◆ What the task asks: For this exercise, copy out each line of the material below that includes "from".

# start of Supplied data

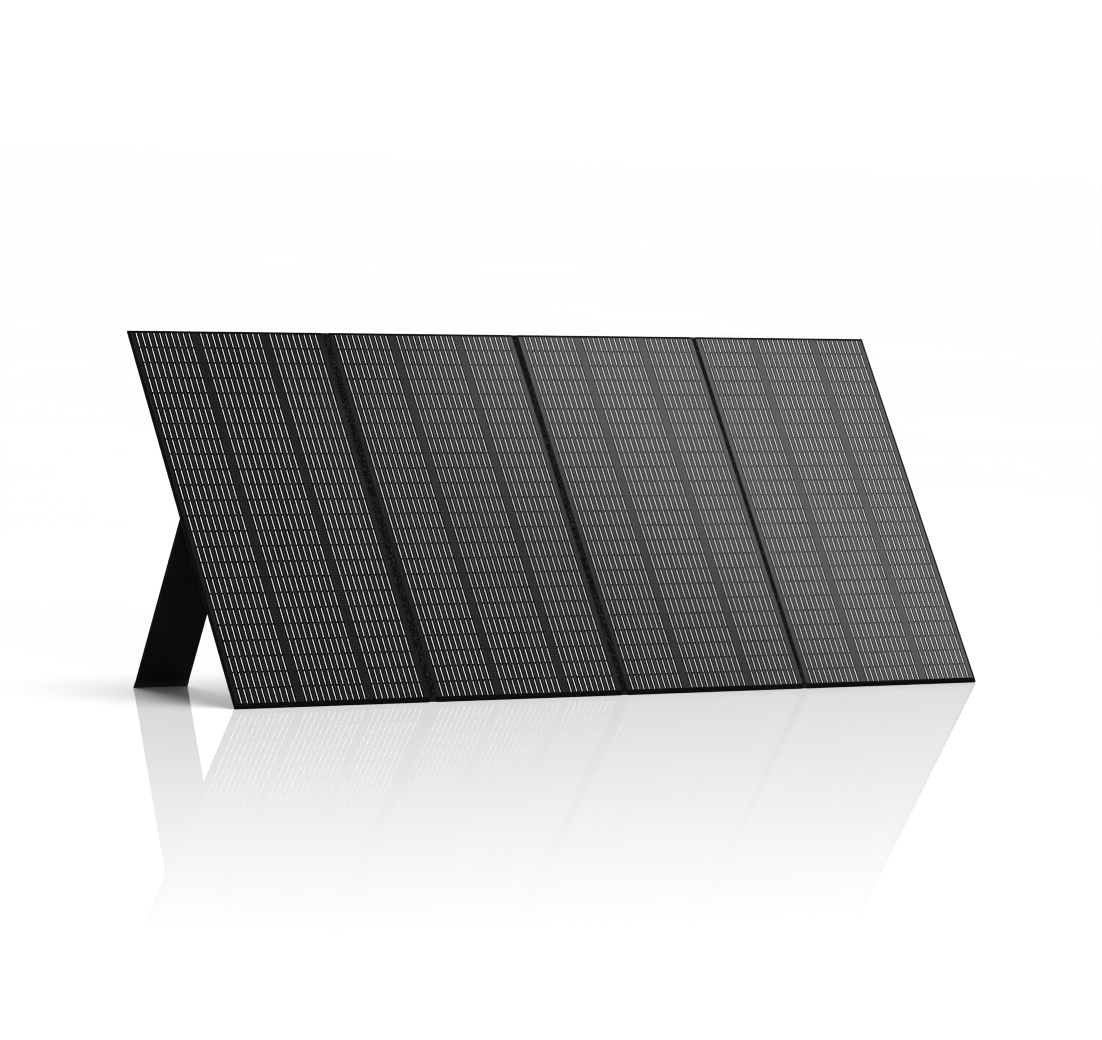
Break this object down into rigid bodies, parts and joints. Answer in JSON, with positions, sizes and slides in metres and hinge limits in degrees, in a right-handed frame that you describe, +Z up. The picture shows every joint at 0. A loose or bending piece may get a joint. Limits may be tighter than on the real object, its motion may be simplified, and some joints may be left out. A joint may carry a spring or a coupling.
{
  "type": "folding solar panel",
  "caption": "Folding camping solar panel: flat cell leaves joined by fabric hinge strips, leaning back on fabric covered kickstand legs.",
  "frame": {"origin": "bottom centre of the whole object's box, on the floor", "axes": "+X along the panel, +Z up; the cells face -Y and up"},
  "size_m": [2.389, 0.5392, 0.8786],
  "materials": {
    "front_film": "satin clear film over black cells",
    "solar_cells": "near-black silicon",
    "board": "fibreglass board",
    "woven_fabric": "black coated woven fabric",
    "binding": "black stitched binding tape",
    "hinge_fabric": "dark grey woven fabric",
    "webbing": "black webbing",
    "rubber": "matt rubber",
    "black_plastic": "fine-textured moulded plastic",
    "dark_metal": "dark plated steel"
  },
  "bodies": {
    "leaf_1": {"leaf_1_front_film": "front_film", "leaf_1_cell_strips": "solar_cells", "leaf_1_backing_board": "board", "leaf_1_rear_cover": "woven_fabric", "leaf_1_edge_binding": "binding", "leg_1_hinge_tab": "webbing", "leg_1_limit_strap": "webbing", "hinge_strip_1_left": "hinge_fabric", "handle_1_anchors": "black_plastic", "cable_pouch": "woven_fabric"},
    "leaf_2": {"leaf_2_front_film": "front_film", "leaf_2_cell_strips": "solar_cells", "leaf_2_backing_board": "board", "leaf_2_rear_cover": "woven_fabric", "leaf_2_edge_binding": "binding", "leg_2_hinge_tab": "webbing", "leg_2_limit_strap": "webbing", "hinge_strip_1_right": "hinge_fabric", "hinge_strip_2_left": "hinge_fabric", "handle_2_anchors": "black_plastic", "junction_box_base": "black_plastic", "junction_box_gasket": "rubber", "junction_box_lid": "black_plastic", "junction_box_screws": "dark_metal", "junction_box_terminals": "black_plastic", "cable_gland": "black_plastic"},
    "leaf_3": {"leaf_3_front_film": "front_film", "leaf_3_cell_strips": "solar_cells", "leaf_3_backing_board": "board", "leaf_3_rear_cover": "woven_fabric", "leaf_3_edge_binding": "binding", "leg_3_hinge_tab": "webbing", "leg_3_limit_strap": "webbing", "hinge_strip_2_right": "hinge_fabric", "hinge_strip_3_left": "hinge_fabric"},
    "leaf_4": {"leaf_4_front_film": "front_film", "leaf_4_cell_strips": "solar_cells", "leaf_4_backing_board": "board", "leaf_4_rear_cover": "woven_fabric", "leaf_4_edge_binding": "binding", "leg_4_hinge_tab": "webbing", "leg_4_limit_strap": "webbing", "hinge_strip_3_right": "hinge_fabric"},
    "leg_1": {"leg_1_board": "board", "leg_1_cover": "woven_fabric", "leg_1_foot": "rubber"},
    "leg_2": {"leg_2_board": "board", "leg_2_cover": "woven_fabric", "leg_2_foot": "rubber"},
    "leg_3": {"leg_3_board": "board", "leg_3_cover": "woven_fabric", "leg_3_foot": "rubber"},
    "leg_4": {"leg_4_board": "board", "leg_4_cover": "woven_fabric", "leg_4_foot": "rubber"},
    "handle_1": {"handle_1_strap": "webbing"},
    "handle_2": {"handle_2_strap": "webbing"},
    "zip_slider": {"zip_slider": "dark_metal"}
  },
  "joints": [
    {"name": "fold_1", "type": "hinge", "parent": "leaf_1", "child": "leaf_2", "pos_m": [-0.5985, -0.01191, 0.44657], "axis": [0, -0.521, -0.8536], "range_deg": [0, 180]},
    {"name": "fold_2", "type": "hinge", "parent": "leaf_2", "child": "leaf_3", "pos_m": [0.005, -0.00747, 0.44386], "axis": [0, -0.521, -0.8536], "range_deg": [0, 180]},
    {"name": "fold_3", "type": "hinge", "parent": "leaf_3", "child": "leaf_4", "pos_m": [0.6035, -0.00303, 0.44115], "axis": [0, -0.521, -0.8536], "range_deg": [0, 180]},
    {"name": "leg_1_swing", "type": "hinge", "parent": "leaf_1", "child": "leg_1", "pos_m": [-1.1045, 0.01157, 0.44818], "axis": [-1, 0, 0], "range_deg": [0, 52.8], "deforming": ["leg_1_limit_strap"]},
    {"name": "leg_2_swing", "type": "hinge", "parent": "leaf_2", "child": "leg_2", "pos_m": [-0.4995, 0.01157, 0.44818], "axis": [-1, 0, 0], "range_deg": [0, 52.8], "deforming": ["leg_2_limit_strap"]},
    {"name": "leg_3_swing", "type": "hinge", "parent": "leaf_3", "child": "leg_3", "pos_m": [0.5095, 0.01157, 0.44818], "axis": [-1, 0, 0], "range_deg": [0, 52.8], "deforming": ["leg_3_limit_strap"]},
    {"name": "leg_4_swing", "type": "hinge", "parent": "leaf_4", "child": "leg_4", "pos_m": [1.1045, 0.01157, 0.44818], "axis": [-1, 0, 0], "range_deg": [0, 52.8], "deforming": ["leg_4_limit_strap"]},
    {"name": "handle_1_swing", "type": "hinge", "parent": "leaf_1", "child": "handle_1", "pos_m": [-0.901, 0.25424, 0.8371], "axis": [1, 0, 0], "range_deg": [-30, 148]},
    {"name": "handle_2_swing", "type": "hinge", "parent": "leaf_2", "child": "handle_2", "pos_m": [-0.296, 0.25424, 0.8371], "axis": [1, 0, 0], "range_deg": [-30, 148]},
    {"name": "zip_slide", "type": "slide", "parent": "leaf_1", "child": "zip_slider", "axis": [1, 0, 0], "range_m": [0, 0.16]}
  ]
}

# end of Supplied data
# start of Supplied data

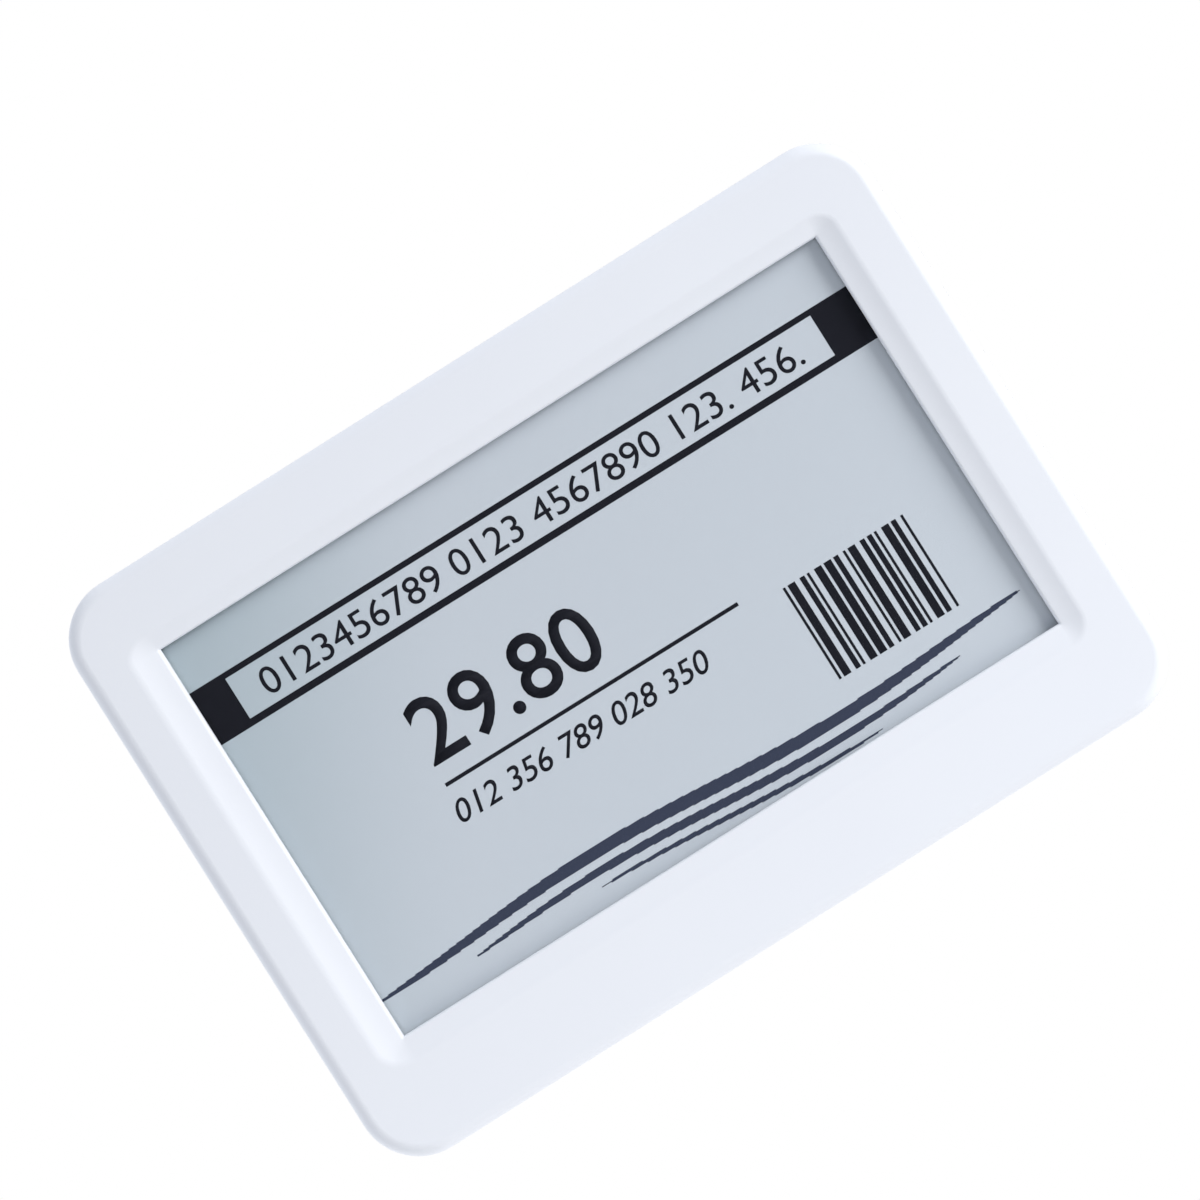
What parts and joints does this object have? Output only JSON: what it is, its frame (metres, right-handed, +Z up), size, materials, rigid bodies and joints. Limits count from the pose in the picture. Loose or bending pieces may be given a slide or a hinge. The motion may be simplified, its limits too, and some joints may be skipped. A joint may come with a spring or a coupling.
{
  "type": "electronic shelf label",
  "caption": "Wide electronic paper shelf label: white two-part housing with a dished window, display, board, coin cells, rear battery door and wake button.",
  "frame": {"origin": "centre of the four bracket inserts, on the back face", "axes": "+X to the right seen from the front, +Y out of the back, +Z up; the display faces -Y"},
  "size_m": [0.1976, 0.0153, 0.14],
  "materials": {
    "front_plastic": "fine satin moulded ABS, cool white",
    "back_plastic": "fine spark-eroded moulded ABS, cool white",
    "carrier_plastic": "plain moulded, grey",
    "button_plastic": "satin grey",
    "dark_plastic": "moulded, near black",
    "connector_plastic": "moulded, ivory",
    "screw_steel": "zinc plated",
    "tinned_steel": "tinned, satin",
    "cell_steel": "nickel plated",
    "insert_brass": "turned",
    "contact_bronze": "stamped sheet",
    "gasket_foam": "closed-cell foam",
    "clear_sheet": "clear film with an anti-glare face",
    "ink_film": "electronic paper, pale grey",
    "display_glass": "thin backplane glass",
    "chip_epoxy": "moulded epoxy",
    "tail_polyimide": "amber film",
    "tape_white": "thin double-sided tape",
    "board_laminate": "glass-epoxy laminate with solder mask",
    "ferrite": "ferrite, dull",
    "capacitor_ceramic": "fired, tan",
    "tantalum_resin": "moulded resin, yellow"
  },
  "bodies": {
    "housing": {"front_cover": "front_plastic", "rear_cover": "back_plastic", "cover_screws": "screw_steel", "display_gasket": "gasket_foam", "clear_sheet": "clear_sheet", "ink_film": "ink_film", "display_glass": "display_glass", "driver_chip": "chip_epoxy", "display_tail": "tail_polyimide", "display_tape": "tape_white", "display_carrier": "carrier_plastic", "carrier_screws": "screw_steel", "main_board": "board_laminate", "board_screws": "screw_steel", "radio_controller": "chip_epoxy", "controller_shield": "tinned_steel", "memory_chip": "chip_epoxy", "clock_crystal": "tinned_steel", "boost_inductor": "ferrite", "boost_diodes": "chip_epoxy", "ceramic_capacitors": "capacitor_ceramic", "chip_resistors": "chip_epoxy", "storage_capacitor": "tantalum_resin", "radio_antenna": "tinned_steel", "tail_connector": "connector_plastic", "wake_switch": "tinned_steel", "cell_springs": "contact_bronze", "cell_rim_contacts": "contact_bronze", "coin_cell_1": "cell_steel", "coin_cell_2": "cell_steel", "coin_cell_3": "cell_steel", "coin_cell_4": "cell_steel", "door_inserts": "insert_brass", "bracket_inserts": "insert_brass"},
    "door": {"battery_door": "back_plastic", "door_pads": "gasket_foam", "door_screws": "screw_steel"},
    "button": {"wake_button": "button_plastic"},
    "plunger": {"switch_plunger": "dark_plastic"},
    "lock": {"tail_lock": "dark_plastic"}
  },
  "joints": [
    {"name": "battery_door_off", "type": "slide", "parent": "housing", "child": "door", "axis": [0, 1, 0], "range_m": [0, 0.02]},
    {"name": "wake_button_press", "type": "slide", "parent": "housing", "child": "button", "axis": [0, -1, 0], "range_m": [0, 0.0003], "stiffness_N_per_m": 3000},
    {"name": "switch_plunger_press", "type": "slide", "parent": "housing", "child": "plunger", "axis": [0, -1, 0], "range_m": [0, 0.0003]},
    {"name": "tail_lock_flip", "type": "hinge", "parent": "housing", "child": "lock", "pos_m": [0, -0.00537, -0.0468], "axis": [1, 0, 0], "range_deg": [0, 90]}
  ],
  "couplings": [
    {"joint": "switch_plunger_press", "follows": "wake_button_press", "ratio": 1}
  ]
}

# end of Supplied data
# start of Supplied data

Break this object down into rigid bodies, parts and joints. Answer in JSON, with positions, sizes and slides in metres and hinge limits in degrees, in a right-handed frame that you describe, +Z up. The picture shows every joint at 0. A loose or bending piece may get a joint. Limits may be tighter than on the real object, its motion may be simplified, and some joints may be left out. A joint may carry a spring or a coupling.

# end of Supplied data

◆ Result for this task:
What parts and joints does this object have? Output only JSON: what it is, its frame (metres, right-handed, +Z up), size, materials, rigid bodies and joints. Limits count from the pose in the picture. Loose or bending pieces may be given a slide or a hinge. The motion may be simplified, its limits too, and some joints may be skipped. A joint may come with a spring or a coupling.
  "frame": {"origin": "centre of the four bracket inserts, on the back face", "axes": "+X to the right seen from the front, +Y out of the back, +Z up; the display faces -Y"},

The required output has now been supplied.